May 6, 2010

Chemicals Cause Gender Confusion?

Danes and Finns’ long standing rivalry has a new iteration. Danish males have smaller genitalia lower sperm counts, higher rates of cancer. The scientific communities in these countries have been studying these rates, and not just for national pride. The man parts they study are indicative of broader hormonal imbalances and widespread issues with reproduction/fertility and cancer.

What’s causing the imbalance? Chemicals:
Industrial chemicals like polychlorinated biphenols (banned since the 1970s but doggedly persistent in land, water, and food), flame retardants, dioxins, and pesticides like DDT. "It turns out the chemical burden is not the same" for Danish and Finnish baby boys, says researcher Main, who was surprised by the finding. "It's higher here. The higher your burden, as measured in breast milk, the higher the risk of undescended testes."
The United States has higher chemical burdens than even Denmark. A recent study has linked maternal phthalate exposure (in hairspray) to sons with penile deformities. Another study connected abnormal sperm to blood levels of chemicals used to make nonstick coatings. The theory that chemicals disrupt hormones early in the womb is gaining ground.

Do these chemical alterations of hormone levels only affect physical characteristics? Of course not. Boys exposed to higher uterine levels of phthalates are less likely to play with toy guns than those exposed to lower levels. Phthalates are found in soft plastics (shower curtains, baby toys), plastic packaging, lotions, fragrances, cosmetics, deodorants, and pharmaceutical coatings.

I ran across another version of this idea while doing research on Silent Spring.

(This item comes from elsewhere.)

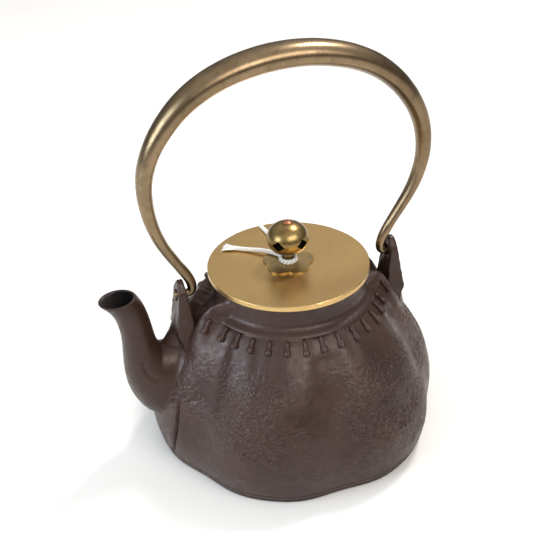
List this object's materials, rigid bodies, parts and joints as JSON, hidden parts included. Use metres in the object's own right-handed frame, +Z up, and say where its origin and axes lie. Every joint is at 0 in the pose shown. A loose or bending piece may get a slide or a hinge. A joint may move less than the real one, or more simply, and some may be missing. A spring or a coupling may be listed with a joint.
{
  "type": "cast iron tetsubin kettle",
  "caption": "Cast iron kettle shaped like a drawn pouch, with a curved spout, a flat brass lid with a pierced ball knob, and a tall hollow bronze swing handle.",
  "frame": {"origin": "centre of the flat base, on the kettle's vertical axis", "axes": "+Z up, the spout points towards -X, the handle's arch lies in the XZ plane"},
  "size_m": [0.2016, 0.17, 0.2432],
  "materials": {
    "cast_iron": "brown lacquered and heat-aged cast iron, fine wrinkled skin on the lobes",
    "lid_brass": "satin brass, evenly brushed and slightly aged",
    "knob_brass": "polished brass darkened in its recesses",
    "handle_bronze": "aged grey-gold bronze, worn brighter along its edges",
    "copper": "dull copper rivet, peened",
    "cotton": "soft white twisted cotton string"
  },
  "bodies": {
    "kettle": {"kettle_body": "cast_iron", "base_plate": "cast_iron", "spout": "cast_iron", "spout_side_lug": "cast_iron", "rear_lug": "cast_iron"},
    "lid": {"lid_plate": "lid_brass", "lid_collar": "lid_brass", "rivet_washer": "lid_brass", "knob_rivet": "copper", "flower_washer": "knob_brass", "knob_sleeve": "knob_brass", "tie_string_loop": "cotton", "tie_string_front_tail": "cotton", "tie_string_back_tail": "cotton"},
    "knob": {"knob_lower_shell": "knob_brass", "knob_upper_shell": "knob_brass"},
    "handle": {"handle_tube": "handle_bronze", "spout_side_hook": "handle_bronze", "rear_hook": "handle_bronze"}
  },
  "joints": [
    {"name": "handle_swing", "type": "hinge", "parent": "kettle", "child": "handle", "pos_m": [0, 0, 0.104], "axis": [1, 0, 0], "range_deg": [-110, 110]},
    {"name": "lid_lift", "type": "slide", "parent": "kettle", "child": "lid", "axis": [0, 0, 1], "range_m": [0, 0.06]},
    {"name": "knob_spin", "type": "hinge", "parent": "lid", "child": "knob", "pos_m": [0, 0, 0.1265], "axis": [0, 0, 1], "continuous": true}
  ]
}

Janisse Ray, in the chapter “Changing Sex” of the book Courage for the Earth, first describes a study in 1994 that discovered that after pesticides and chemicals were dumped in a lake, alligator testosterone levels dropped to the point that males and females were almost indistinguishable, showing relatively equal amounts of testosterone. Female alligators showed double the normal amounts of estrogen. Unsurprisingly, populations of young alligators declined by 90%. Males also had less-developed phalli and testes; chemicals were “disrupting animals’ reception of their own hormones” (pg. 112).

Ray goes on to enumerate many studies on fish where males are found to have immature eggs in their testes, fish that become “intersex.” Whales, black bears, seagulls, and snails are also seeing physical confusion of gender. More than 100,000 chemicals that may be capable of such endocrine disruption, according to a 2003 report by the Scientific Committee on Problems of the Environment and the International Union of Pure and Applied Chemistry, are currently on the market. These chemicals can be found throughout our food chain, in mothers’ milk.

Research has directly linked phthalate levels in mothers to adverse affects on human male reproductive development – lower testosterone development, incomplete genital development. That’s not to even mention the studies that show problems with a number of chemicals and mice’s reproductive development.

Finally, the most interesting part of the article: Ray talks about a friend of hers who is transgender, from female to male, now married to a scientist who works on environmental toxins and endocrine disruption. They theorize that environmental toxins could explain the modern rise of transgender people. This had occurred to me before, but I had always thought that chemicals were perhaps making boys more like girls, so they wanted to be girls, and vice-versa; Ray and her friend take the opposite tact. What if her friend, “C.B.,” had been a boy at birth, but environmental toxins had adjusted his testosterone and estrogen levels so that he physically developed as a girl?

If you want more information, just google “anogenital index” for a bunch of articles about chemicals affecting hormonal development.